When this designer leaves Paris's most prestigious and progressive house at the end of the month, there will be a directionally shaped silhouette at the heart of the industry. His 15 years at the atelier widely agreed to have been founded by the greatest couturier of all time (M. Cristobal first opened his salon in 1967) have seen sea changes in fashions and fads, many of which originated with Ghesquiere in the first instance.
Difficult dimensions and puzzling proportions; neoprene; hyper-real prints; moulding, bagging, anti-fit. But a few examples of Ghesquière's reinventions of contemporary womenswear. Boho-tech? That was him. Shrunken blazers? Those too. The rise of the keffiyeh scarf? That began on the Balenciaga catwalk for autumn 2008 before all those gap-year kids got hold of them.
For me, that was a defining collection: I'd just got my first proper job in fashion (where I was actually paid and didn't have to also work in a pub every night), and the iconography was everywhere, from magazines to the cobbled-together version that I wore.

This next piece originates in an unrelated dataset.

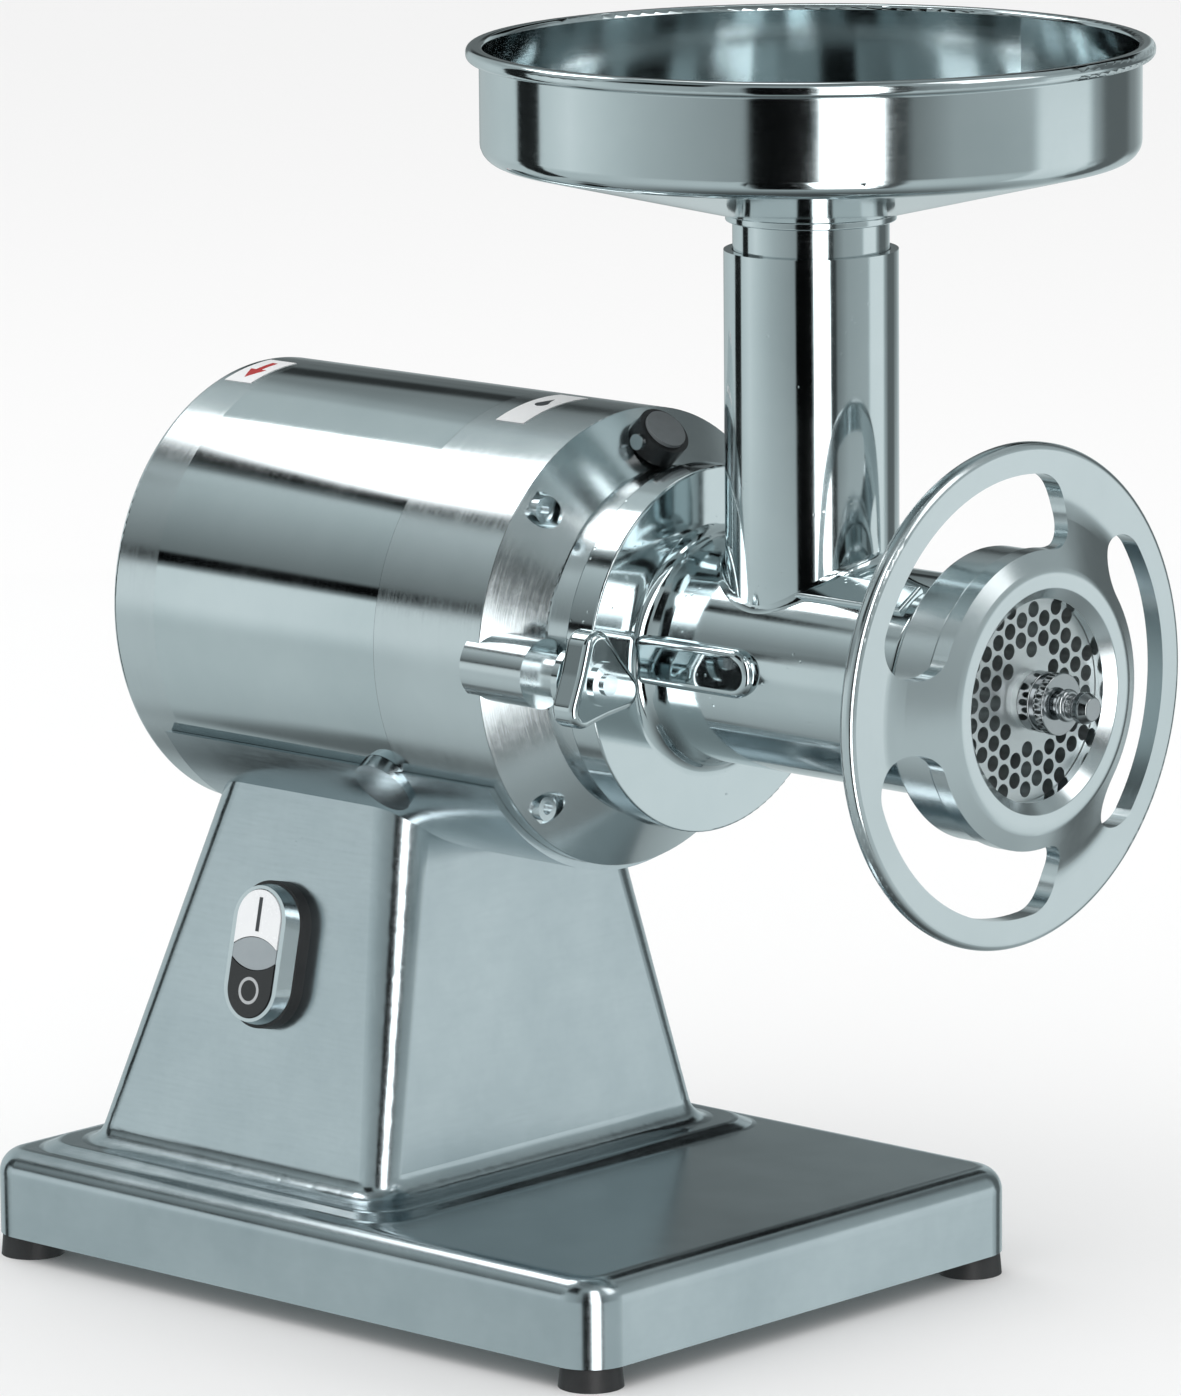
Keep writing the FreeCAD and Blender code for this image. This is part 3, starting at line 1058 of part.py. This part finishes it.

The jacket, cut so sharp it could have been whipped up by Zorro using a Sabatier. Jodhpurs bagged out on the hip, far from conventionally flattering, and a techy-traveller scarf. And glorious Pierre Hardy heels that looked like they were made from Meccano.
Balenciaga's USP has always been one of startling elegance, of sophistication in the face of sci-fi. This season, boxy retro shell-tops boasted the slogan "join a weird trip".
We have done, Nicolas – thanks for being such a great tour guide.